Interactive Navigation: the agent is required to reach a navigation goal specified by a coordinate (as in PointNav [2]) given visual information (RGB+D images). The agent is allowed (or even encouraged) to collide and interact with the environment in order to push obstacles away to clear the path. Note that all objects in our scenes are assigned realistic physical weight and fully interactable. However, as in the real world, while some objects are light and movable by the robot, others are not. Along with the furniture objects originally in the scenes, we also add additional objects (e.g. shoes and toys) from the Google Scanned Objects dataset to simulate real-world clutter. We will use Interactive Navigation Score (INS) [3] to evaluate agents' performance in this task.
Social Navigation: the agent is required to navigate the goal specified by a coordinate while moving around pedestrians in the environment. Pedestrians in the scene move towards randomly sampled locations, and their movement is simulated using the social-forces model ORCA [4] integrated in iGibson [1], similar to the simulation enviroments in [5]. The agent shall avoid collisions or proximity to pedestrians beyond a threshold (distance <0.3 meter) to avoid episode termination. It should also maintain a comfortable distance to pedestrians (distance <0.5 meter), beyond which the score is penalized but episodes are not terminated. We will use the average of STL (Success weighted by Time Length) and PSC (Personal Space Compliance) to evaluate the agents' performance. More details can be found in the "Evaluation Metrics" section below.

Evaluation Metrics

Interactive Navigation: We will use Interactive Navigation Score (INS) as our evaluation metrics. INS is an average of Path Efficiency and Effort Efficiency. Path Efficiency is equivalent to SPL (Success weighted by Shortest Path). Effort Efficiency captures both the excess of displaced mass (kinematic effort) and applied force (dynamic effort) for interaction with objects. We argue that the agent needs to strike a healthy balance between taking a shorter path to the goal and causing less disturbance to the environment. More details can be found in our paper.
Social Navigation: We will use the average of STL (Success weighted by Time Length) and PSC (Personal Space Compliance) as our evaluation metrics. STL is computed by success * (time_spent_by_ORCA_agent / time_spent_by_robot_agent). The second term is the number of timesteps that an oracle ORCA agent take to reach the same goal assigned to the robot. This value is clipped by 1. In the context of Social Navigation, we argue STL is more applicable than SPL because a robot agent can achieve perfect SPL by "waiting out" all pedestrians before it makes a move, which defeats the purpose of the task. PSC (Personal Space Compliance) is computed as the percentage of timesteps that the robot agent comply with the pedestrians' personal space (distance >= 0.5 meter). We argue that the agent needs to strike a heathy balance between taking a shorted time to reach the goal and incuring less personal space violation to the pedestrians.

Dataset

We provide 8 scenes reconstructed from real world apartments in total for training in iGibson. All objects in the scenes are assigned realistic weight and fully interactable. For interactive navigation, we also provide 20 additional small objects (e.g. shoes and toys) from the Google Scanned Objects dataset. For fairness, please only use these scenes and objects for training.

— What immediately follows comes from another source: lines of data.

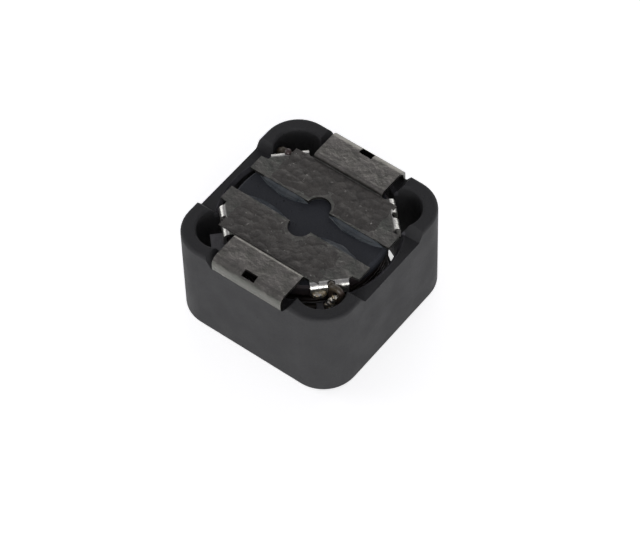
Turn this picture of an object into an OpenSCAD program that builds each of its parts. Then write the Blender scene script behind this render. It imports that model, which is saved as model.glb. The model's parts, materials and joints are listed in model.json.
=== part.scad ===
// Ferrite-shielded surface-mount power inductor, 12 x 12 mm, lying with its solder pads up.
// The origin is at the centre of the plain face that it rests on.
// +Z points out of the solder pads, and the pads lie along -Y (front) and +Y (rear).

/* [Shield ring] */
// Width of the square ring across its flats
ring_w = 12; // [11.6:0.1:13]
// Height of the ring at its four corner posts
ring_h = 6.95; // [6.4:0.05:7.6]
// Radius of the outer corners, seen from above
ring_corner_r = 2.25; // [2:0.05:2.5]
// Radius that softens the outer top and bottom edges
ring_edge_r = 0.25; // [0.1:0.05:0.4]
// Thinnest wall between the round bore and a side
wall_t = 0.6; // [0.5:0.05:0.7]
// Radius of the four wire lobes at the corners of the bore
lobe_r = 1.5; // [1.4:0.05:1.6]
// Thinnest wall between a lobe and a side
lobe_wall = 0.85; // [0.8:0.01:0.9]
// Chamfer round the rims of the bore and lobes
rim_chamfer = 0.12; // [0.05:0.01:0.2]
// Chamfer along the edge between the bore and a recess
recess_chamfer = 0.2; // [0.1:0.01:0.25]
// Depth of the recess along the top of each side
recess_depth = 0.65; // [0.4:0.05:0.8]
// Clearance between the floor of a recess and each side of a pad
recess_clear = 0.1; // [0.05:0.05:0.2]
// Length of the ramp at each end of a recess
recess_ramp = 0.45; // [0.3:0.05:0.6]

/* [Drum core] */
// Gap between the flanges and the bore
core_gap = 0.5; // [0.45:0.05:0.6]
// How far the top of the drum sits below the top of the ring
core_sink = 0.3; // [0.2:0.05:0.4]
// How far the lower flange sits above the rest face
core_lift = 0.15; // [0.05:0.05:0.25]
// Thickness of each flange
flange_t = 0.9; // [0.8:0.05:1.1]
// Depth of the winding window, from the rim of the flanges in to the post
window_depth = 2.05; // [1.95:0.05:2.3]
// Chamfer on the rims of the flanges
flange_chamfer = 0.15; // [0.05:0.01:0.2]
// Radius in the corners between post and flanges
post_fillet_r = 0.05; // [0.02:0.01:0.08]

/* [Winding] */
// Diameter of the enamelled wire
wire_d = 0.4; // [0.3:0.01:0.42]
// Space between one turn and the next
turn_gap = 0.04; // [0.03:0.01:0.06]
// Space between one layer and the next
layer_gap = 0.02; // [0.01:0.005:0.04]

/* [Terminals] */
// Thickness of the tinned sheet
sheet_t = 0.2; // [0.15:0.01:0.25]
// Distance from the middle to the inner edge of a plate
plate_inner = 0.88; // [0.8:0.02:1]
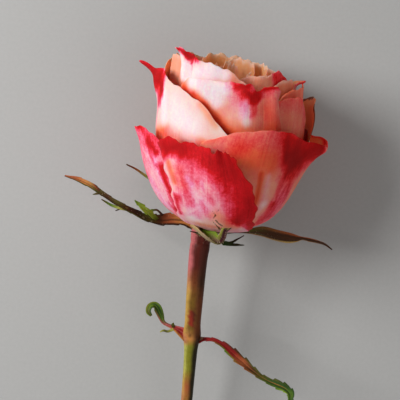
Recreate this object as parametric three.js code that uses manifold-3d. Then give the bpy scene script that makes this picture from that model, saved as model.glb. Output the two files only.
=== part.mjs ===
// A carpe diem rose as a cut flower laid on its back, in millimetres, +Z up.
// Every piece is drawn in the rose's own frame, where +Z runs up the bloom and the viewer is at -Y.
// The function lay then puts it on the table with its front turned up and its stem along -Y.
import * as THREE from "three";
import Module from "manifold-3d";

// Thickness of each living sheet
const OUTER_SHEET = 0.9;
const MIDDLE_SHEET = 0.8;
const INNER_SHEET = 0.7;
const SEPAL_SHEET = 0.7;
const LEAF_SHEET = 0.7;

// How the flower lies
const TILT = 7.2; // degrees the stem drops from the bloom to its cut end
const AXIS_HEIGHT = 23.3; // height of the petals' foot above the table
const CENTRE_X = 7.28; // these two put the middle of the outline over the origin
const CENTRE_Y = 42.62;

// Where the petals' feet meet, beside the middle of the bloom
const FOOT = -5.2;
const FOOT_REACH = 15; // radius at which that shift has faded out

// Hip and stem, 0.3 mm clear of each other and of the bloom
const HIP = [[3.2, -0.35], [3.8, -1.2], [3.8, -2.6], [3.4, -4.4], [3.1, -6.0]]; // radius and height
const HIP_X = -5.6;
const STEM_PATH = [[-5.7, 0, -6.4], [-5.9, 0, -12], [-5.5, 0, -30], [-4.9, 0, -50], [-4.2, 0.8, -90], [-3.4, 3.66, -142]];
const STEM_RADII = [2.9, 2.7, 2.5, 1.95, 1.75, 1.9];
const JOINTS = [[-36.5, 0.45], [-98, 0.3]]; // height and swelling of each leaf joint

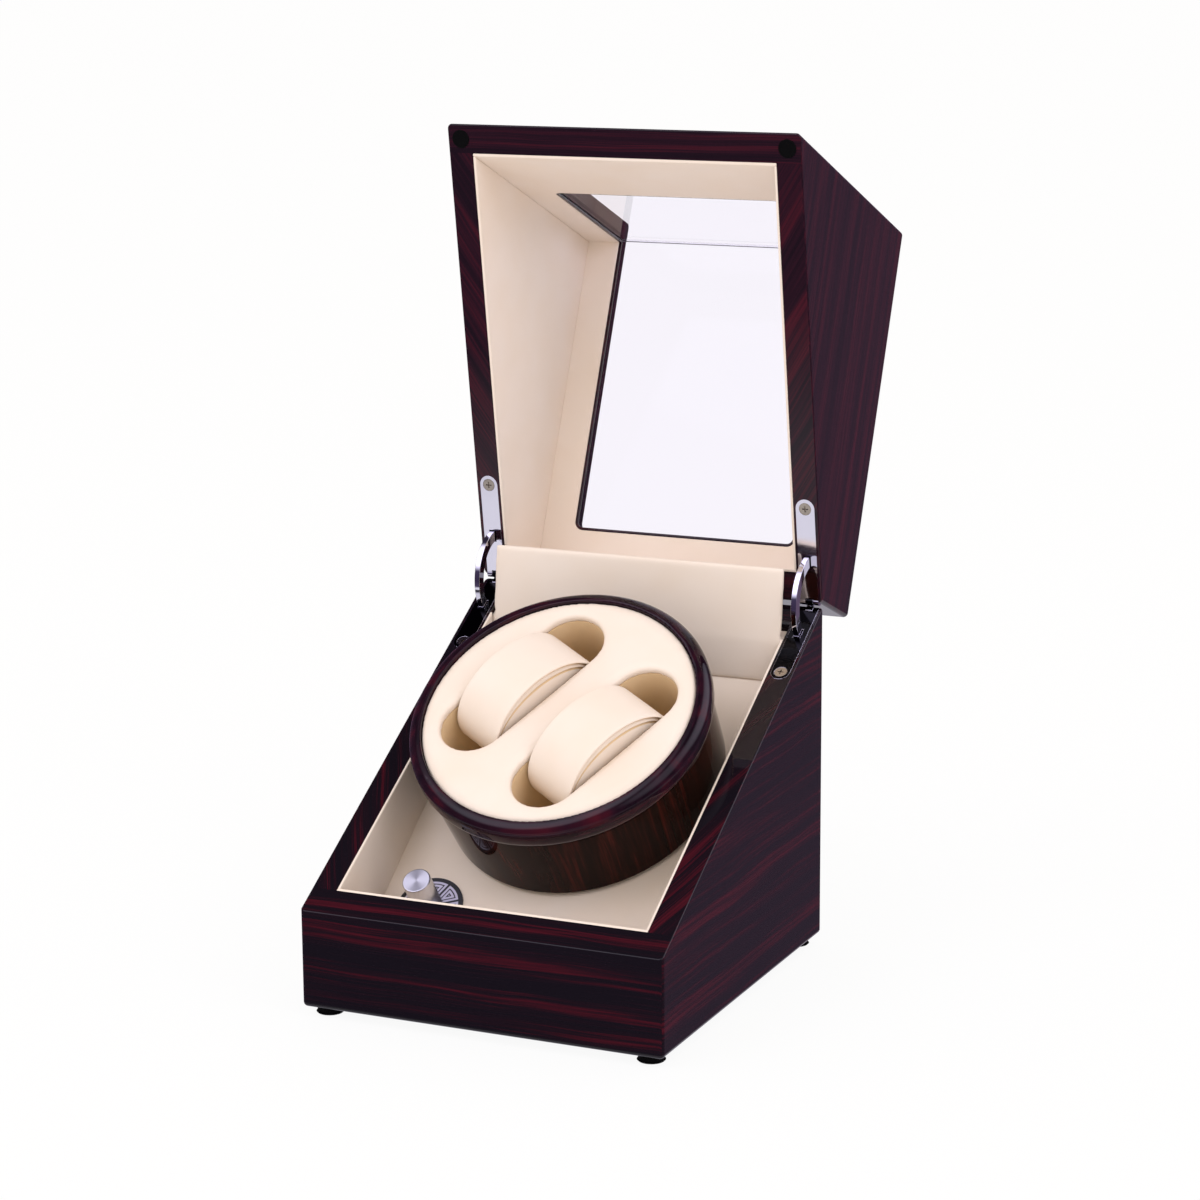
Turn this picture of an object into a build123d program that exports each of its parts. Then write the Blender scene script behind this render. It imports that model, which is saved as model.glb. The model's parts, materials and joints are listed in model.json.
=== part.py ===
from build123d import *
import math
import os

# A double watch winder: a wooden box split on a slope, shown with its lid open.
# Millimetres, +X to the right, +Y from the front to the back, +Z up, z = 0 under the feet.
# The case is modelled shut with its front face at y = 0. The lid is then turned open, and
# everything is moved so that the origin lies under the middle of the open box.

# Case: its width and depth follow from the drum
front_height = 41.0
rear_height = 145.0
closed_height = 181.0
wall = 11.0
edge_round = 2.0
rim_round = 0.7
rim_gap = 0.6
open_angle = 112.5

# Feet and bottom panel
foot_radius = 5.3
foot_height = 4.0
foot_inset = 8.5
foot_chamfer = 0.5
foot_screw_seat = 2.0
bottom_thickness = 3.0
bottom_rebate = 6.5
screw_radius = 1.4
screw_fit = 0.05
screw_head_radius = 2.7
screw_head_height = 1.6
screw_length = 11.0
screw_slot = 0.5
through = 1.0

# Linings and the tall rear panel
lining = 1.2
panel_fit = 0.2
rear_panel_thickness = 2.0
rear_panel_rise = 17.0
rear_panel_bend_drop = 14.0
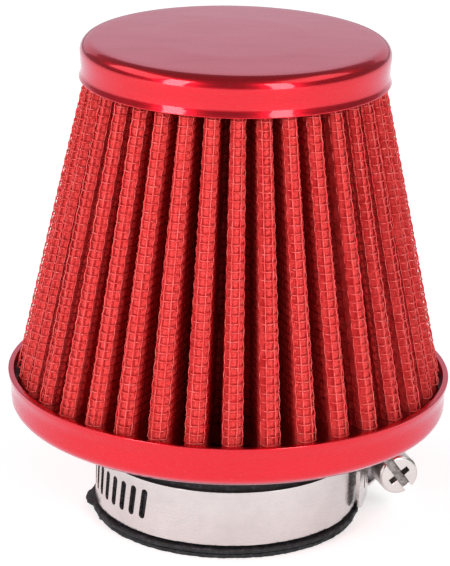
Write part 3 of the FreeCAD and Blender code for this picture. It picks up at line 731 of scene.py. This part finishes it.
def refined(node, material, body, bevel, grime=None):
    """A copy of a CAD node with rounded edges; the copy stands for the node."""
    work = bmesh.new()
    work.from_mesh(frame["nodes"][node].data)
    bmesh.ops.remove_doubles(work, verts=work.verts, dist=WELD_DISTANCE)
    bmesh.ops.dissolve_limit(work, angle_limit=FLAT_ANGLE, verts=work.verts, edges=work.edges)
    sharp = [e for e in work.edges
             if len(e.link_faces) == 2 and e.calc_face_angle(0) > SHARP_ANGLE]
    bmesh.ops.bevel(work, geom=sharp, offset=bevel, offset_type="OFFSET", segments=2,
                    profile=0.5, affect="EDGES", clamp_overlap=True)
    mesh = bpy.data.meshes.new(node + "_fine")
    work.to_mesh(mesh)
    work.free()
    mesh.polygons.foreach_set("use_smooth", [True] * len(mesh.polygons))
    mesh.set_sharp_from_angle(angle=SMOOTH_ANGLE)
    # faces that get painted shade, such as the screw's drive recess
    if grime is not None:
        layer = mesh.attributes.new("grime", "FLOAT", "FACE")
        middles = np.array([face.center for face in mesh.polygons])
        layer.data.foreach_set("value", grime(middles).astype(np.float32))
    mesh.materials.clear()
    mesh.materials.append(material)
    piece = bpy.data.objects.new(node + "_fine", mesh)
    bpy.context.scene.collection.objects.link(piece)
    normals = piece.modifiers.new("even_shading", "WEIGHTED_NORMAL")
    normals.keep_sharp = True
    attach(piece, body)
    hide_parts(node)


def recess_grime(points):
    """Painted shade in the drive recess: faces sunk below the head's face and inside its side."""
    axis = np.array(SCREW_AXIS)
    along = points @ axis
    sunk = along.max() - along
    away = points - np.array(SCREW_PLACE)
    away = away - np.outer(away @ axis, axis)
    radius = np.linalg.norm(away, axis=1)
    inside = (sunk > RECESS_SUNK) & (sunk < RECESS_DEEPEST) & (radius < RECESS_RADIUS)
    return np.where(inside, RECESS_PAINTED_SHADE, 0.0)


def finish_node(node, material):
    """Gives a CAD node that is shown as it is its material."""
    mesh = frame["nodes"][node].data
    mesh.materials.clear()
    mesh.materials.append(material)


# ---------------------------------------------------------------- the object


def cap_dent(radius, height, angle):
    """The pressed cap is out of round by a few hundredths."""
    return radius * (1 + waves(angle, 21, (2, 3, 5), CAP_WAVE))


def tray_dent(radius, height, angle):
    """The tray wall is slightly wavy from pressing."""
    return radius * (1 + waves(angle, 22, (2, 3, 7, 11), TRAY_WAVE))


def rubber_dent(radius, height, angle):
    """The moulded neck is rough at its free ribs, with a lump of flash on the left."""
    free = np.clip((ROUGH_TOP - height) / ROUGH_FADE, 0, 1) * (radius > ROUGH_RADIUS)
    x, y = radius * np.sin(angle), -radius * np.cos(angle)
    rough = np.zeros(radius.shape)
    for index in np.ndindex(*radius.shape):
        if free[index] > 0:
            here = Vector((x[index], y[index], height[index])) / MM
            rough[index] = (COARSE_ROUGHNESS * noise.noise(here * COARSE_SCALE)
                            + FINE_ROUGHNESS * noise.noise(here * FINE_SCALE))
    turn = (np.degrees(angle) + 180) % 360 - 180
    lump = (FLASH_SIZE * np.exp(-((turn - FLASH_AZIMUTH) / FLASH_SPREAD) ** 4)
            * np.exp(-((height / MM - FLASH_HEIGHT) / FLASH_DEPTH) ** 4))
    return radius + (rough + lump) * free * MM


def build_object():
    """Every visible piece of the filter and its clamp."""
    red = anodised_red()
    gauze = oiled_gauze()
    wire = screen_wire()
    rubber = neck_rubber()
    potting = sealant()
    band_steel = rolled_steel("clamp_steel", (0.64, 0.60, 0.595, 1), (0.56, 0.525, 0.52, 1),
                              stretch=(1, 1, 22), rough=0.24)
    screw_steel = rolled_steel("screw_steel", (0.70, 0.66, 0.64, 1), (0.60, 0.57, 0.55, 1),
                               stretch=(1, 1, 1), rough=0.28)
    clip_steel = rolled_steel("clip_steel", (0.50, 0.48, 0.46, 1), (0.40, 0.38, 0.37, 1),
                              stretch=(9, 9, 1), rough=0.35)

    turned_piece("cap_shell", CAP_PROFILE, red, segments=256, dent=cap_dent,
                 nodes=["top_cap"], slot="anodised_red")
    turned_piece("tray_shell", TRAY_PROFILE, red, segments=288, dent=tray_dent,
                 nodes=["base_ring"], slot="anodised_red")
    turned_piece("neck_moulding", NECK_PROFILE, rubber, segments=320, dent=rubber_dent,
                 longest=0.35 * MM, nodes=["rubber_neck"], slot="neck_rubber")

    woven_screen("screen", Fold(WIRE_RADIUS + CRIMP, 0.0), MESH_PITCH, SCREEN_BOTTOM, SCREEN_TOP,
                 wire, "outer_screen", halves=2)
    pillowed_gauze(Fold(GAUZE_DEPTH, GAUZE_STANDOFF), gauze, halves=2)
    woven_screen("inner_screen", Fold(INNER_DEPTH, INNER_STANDOFF), 2 * MESH_PITCH, GAUZE_BOTTOM,
                 SCREEN_TOP, wire, "inner_screen", halves=1)
    for layer in (2, 3, 4):
        finish_node("gauze_layer_%d" % layer, gauze)
    finish_node("cap_sealant", potting)
    finish_node("base_sealant", potting)
    finish_node("seam_clip", clip_steel)

    refined("clamp_band", band_steel, "clamp", 0.07 * MM)
    refined("clamp_housing", band_steel, "clamp", 0.10 * MM)
    refined("clamp_saddle", band_steel, "clamp", 0.08 * MM)
    refined("clamp_screw", screw_steel, "screw", 0.10 * MM, grime=recess_grime)


# ---------------------------------------------------------------- studio


def add_camera():
    """Long lens, slightly above the object and rolled by a little over a degree."""
    elevation, roll = 18.85 * DEGREE, 1.32 * DEGREE
    target = Vector((-0.84 * MM, 0, 37.35 * MM))
    distance = 430.3 * MM
    back = Vector((0, -math.cos(elevation), math.sin(elevation)))
    right = Vector((1, 0, 0))
    up = back.cross(right)
    across = right * math.cos(roll) + up * math.sin(roll)
    over = up * math.cos(roll) - right * math.sin(roll)
    camera = bpy.data.objects.new("camera", bpy.data.cameras.new("camera"))
    camera.data.lens = 176.1
    camera.data.sensor_width = 36.0
    camera.data.clip_start, camera.data.clip_end = 0.01, 20.0
    turn = Matrix((across, over, back)).transposed().to_4x4()
    camera.matrix_world = Matrix.Translation(target + back * distance) @ turn
    bpy.context.scene.collection.objects.link(camera)
    bpy.context.scene.camera = camera


def add_light(name, place, target, width, height, radiance, colour=(1, 1, 1)):
    """A soft box of a given brightness that faces a point."""
    light = bpy.data.lights.new(name, "AREA")
    light.shape, light.size, light.size_y = "RECTANGLE", width, height
    light.energy = radiance * math.pi * width * height
    light.color = colour
    lamp = bpy.data.objects.new(name, light)
    lamp.location = place
    lamp.rotation_euler = (Vector(target) - Vector(place)).to_track_quat("-Z", "Y").to_euler()
    bpy.context.scene.collection.objects.link(lamp)


def add_studio():
    """Pale floor, soft boxes low and high on both sides and a bright panel behind."""
    mesh = bpy.data.meshes.new("floor")
    reach = 6.0
    corners = [(-reach, -reach, 0), (reach, -reach, 0), (reach, reach, 0), (-reach, reach, 0)]
    mesh.from_pydata(corners, [], [(0, 1, 2, 3)])
    mesh.materials.append(pale_floor())
    floor = bpy.data.objects.new("floor", mesh)
    bpy.context.scene.collection.objects.link(floor)
    world = bpy.data.worlds.new("studio")
    bpy.context.scene.world = world
    world.use_nodes = True
    world.node_tree.nodes["Background"].inputs["Color"].default_value = (1.0, 1.0, 1.0, 1)
    world.node_tree.nodes["Background"].inputs["Strength"].default_value = 0.26
    centre = (0, 0, 0.04)
    add_light("left_box", (-0.67, -0.69, 0.40), centre, 0.29, 0.88, 7.7)
    add_light("right_box", (0.52, -0.78, 0.41), centre, 0.28, 0.88, 6.7)
    add_light("left_strip", (-0.78, -0.04, 0.66), centre, 0.80, 0.50, 1.7)
    add_light("right_strip", (0.62, -0.10, 0.80), centre, 0.75, 0.50, 1.3)
    add_light("back_panel", (0.0, 1.10, 0.42), centre, 1.90, 0.55, 0.57, (1.0, 0.94, 1.04))
    bpy.context.scene.view_settings.view_transform = "Standard"


build_object()
add_camera()
add_studio()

For evaluation, we have 2 unseen scenes in our dev split and 5 unseen scenes in our test split. We also use 10 unseen small objects (they will share the same object categories as the 20 training small objects, but they will be different object instances).

Visualizations for the 8 training scenes.

alt text

Setup

We adopt the following task setup:

Observation: (1) Goal position relative to the robot in polar coordinates, (2) current linear and angular velocities, (3) RGB+D images.
Action: Desired normalized linear and angular velocity.
Reward: We provide some basic reward functions for reaching goal and making progress. Feel free to create your own.
Termination conditions: The episode termintes after 500 timesteps or the robot collides with any pedestrian in the Social Nav task.

The tech spec for the robot and the camera sensor can be found in here.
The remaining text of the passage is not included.